Between rounds it’s more autographs, a bottom end check and a look at the transmission.  Good news…no trans damage.  I discover that Troy has the smaller of the two sizes of air bottle, and we agree that by the time I staged there was probably almost no air left.

In the second round we are paired with the Raymond Beadle’s Blue Max.  The Chi Town Hustler and the Blue Max have probably raced one another a hundred times or more over the years.  In fact, I raced the Beadle while driving the Hustler many times in the 1980’s.  Tonight, however, veteran Ronnie Young is at the wheel. Another BIG burnout for the Chi Town and I back up to face the Max.  This time we have a new air line and a full air bottle.

I floor the throttle.  I’m coming up on the shift point, press the shifter button, it shifts and I keep on going.  The finish line is coming and I don’t see the Blue Max.  We win!  I shove the chute levers forward as I close the throttle and grab the brakes.  No chutes.  This can be a problem.  I reach over and get the fuel shut off while still pulling the brake lever as hard as I can.  The car makes a few big hops at the end as the safety crew is motioning me to take the additional run off space.  I stop safely about 200’ from the end.

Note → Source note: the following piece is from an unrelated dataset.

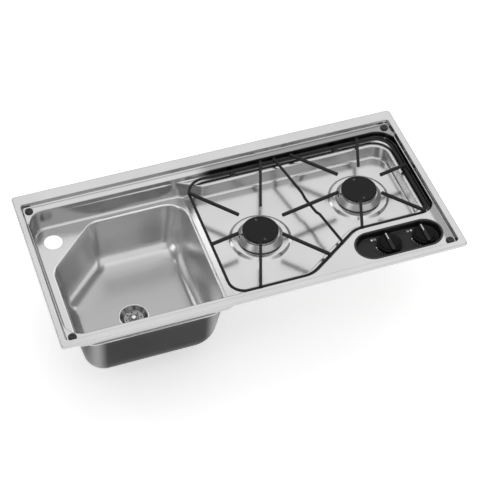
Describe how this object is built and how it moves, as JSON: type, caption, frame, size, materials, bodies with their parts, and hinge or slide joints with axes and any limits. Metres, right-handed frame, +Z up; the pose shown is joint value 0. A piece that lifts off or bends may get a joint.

A quick inspection of the equipment revealed the problem and it was fixed for next time.  Our eight mile time showed we were on track for running in the 5’s, but the engine lost a little steam in the back half and we ended up with a 6.09 ET, which was about third quick for the last session.  I think it was a pretty good performance overall.

Chad Head, son of NHRA Nitro funny car racer Jim Head, was the overall winner and had produced a low ET performance of 5.88 in the first round. Mike Lewis came back strong in the second session with a 5.93.

What a great night.  Thanks to Troy and his team for giving me a chance to drive again. Thanks to Lex for inviting me and putting on a great show and thanks to the fans for coming out. I’d love to do it again.

Now it’s time for me to get back to teaching people how to race in Gainesville, Norwalk, Houston, Denver, Indy, Vegas and….Maple Grove!